# MECA: TN State Finals Sept 26th. Murfreesboro, Tn. 3x.



## ErinH (Feb 14, 2007)

http://www.mecacaraudio.com/flyers/9-26-10TN.pdf

Anyone going?

I'm gonna try my best to make it.


----------



## scionboxrox (Jan 12, 2009)

I should be able to make this show. I know I will be be uber tired due to the Auburn vs. South Carolina game but I want some good judge time on my box. And happy early Birthday there good buddy.


----------



## ErinH (Feb 14, 2007)

Thanks, bud!


----------



## sqhhr (Mar 11, 2008)

I'm planning on going if work allows. Its been crazy lately.

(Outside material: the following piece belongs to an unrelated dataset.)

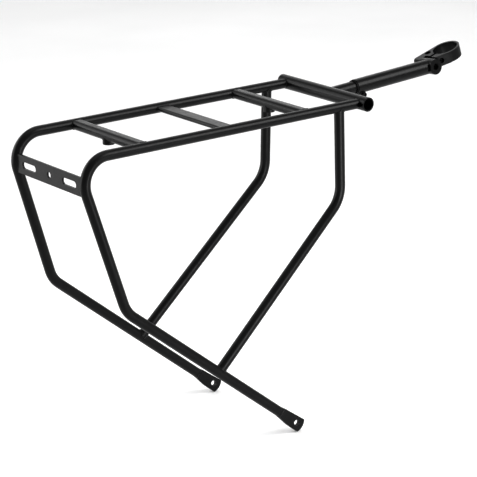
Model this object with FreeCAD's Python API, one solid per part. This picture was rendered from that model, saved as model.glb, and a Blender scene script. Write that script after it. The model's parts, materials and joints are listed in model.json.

I just gotta tune some before Sunday and clean the car and its ready.


----------



## KP (Nov 13, 2005)

Bump


----------



## ErinH (Feb 14, 2007)

Blake and I will be there. Whether or not I drive my own car is up for debate.


----------



## slade1274 (Mar 25, 2008)

How you going to hurry home if needed? lulz


----------



## ErinH (Feb 14, 2007)

good call, man. 

I think I'll be driving my own car, though.


----------



## ErinH (Feb 14, 2007)

Just now calling it a night. Got my new pillars done. No tune at all and they show promise. 
I'll see you guys in a few hours...


----------